Jim Kershner’s this day in history

From our archives, 100 years ago

A Mardi Gras Parade, featuring “a 700-foot serpent,” was scheduled to launch the Spokane Pow Wow, a big new community celebration.

The men of the Mystic Order of the Serpent, made up of Spanish-American War veterans, were promising the most spectacular parade finale ever.

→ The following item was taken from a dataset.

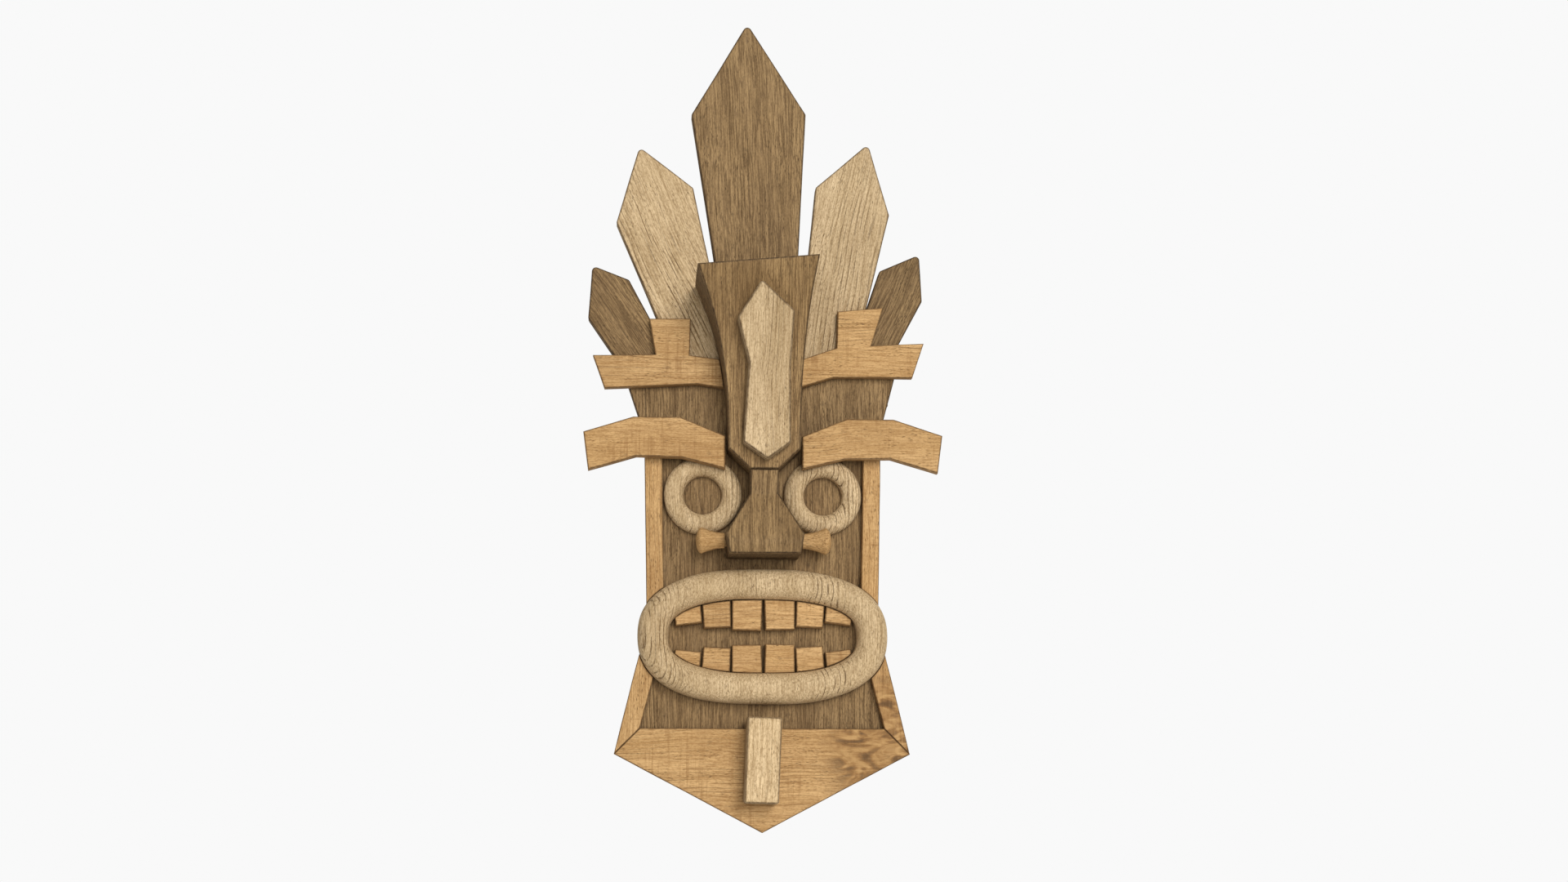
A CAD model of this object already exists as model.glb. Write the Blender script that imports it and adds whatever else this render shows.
"""The looks of the carved wooden wall mask.

Every wooden piece is rebuilt from its CAD outline as a fine mesh with rounded, slightly worn edges and a
solid grain that runs through it. Lengths are in metres, in the CAD frame: +Z up, the face looks along -Y.
"""
import math
import zlib

import bmesh
import bpy
import numpy as np
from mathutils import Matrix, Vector, geometry, noise
from mathutils.bvhtree import BVHTree


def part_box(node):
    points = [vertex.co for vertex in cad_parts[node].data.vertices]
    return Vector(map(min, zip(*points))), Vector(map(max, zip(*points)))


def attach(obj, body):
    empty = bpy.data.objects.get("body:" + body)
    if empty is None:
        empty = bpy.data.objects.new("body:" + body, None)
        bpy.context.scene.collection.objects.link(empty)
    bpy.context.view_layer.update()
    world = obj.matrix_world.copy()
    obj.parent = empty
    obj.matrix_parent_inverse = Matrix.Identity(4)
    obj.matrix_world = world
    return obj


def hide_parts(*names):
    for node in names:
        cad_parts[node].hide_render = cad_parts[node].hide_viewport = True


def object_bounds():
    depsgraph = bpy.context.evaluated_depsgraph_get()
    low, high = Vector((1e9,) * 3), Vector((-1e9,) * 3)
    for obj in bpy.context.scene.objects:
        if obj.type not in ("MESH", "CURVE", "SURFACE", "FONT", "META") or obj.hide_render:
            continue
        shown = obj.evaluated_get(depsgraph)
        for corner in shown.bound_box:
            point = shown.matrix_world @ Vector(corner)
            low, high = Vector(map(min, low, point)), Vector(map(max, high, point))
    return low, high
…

“Special electric features make it a fascinating and creep-inducing spectacle,” the paper said. “Two enormous electric lights serve as eyes for the creature, and along its sinuous, wriggling body, colored lights have been strung and wired in such a way as to produce peculiarly startling effects when manipulated from the keyboard carried in the auto at the head of the monster. To accompany this cross between a beast, a fish and a midsummer night’s nightmare, a cortege of 150 cannibals and aborigines, costumed in native warpaint, will precede, accompany and follow the serpent, presenting along the line of march special dances and cabalistic evolutions and pantomimes.”

These “natives and aborigines” were presumably the war veterans in costume.

The serpent and its entourage was said to occupy four city blocks.

Also on this date

(From the Associated Press)

1939: The National Baseball Hall of Fame and Museum was dedicated in Cooperstown, N.Y.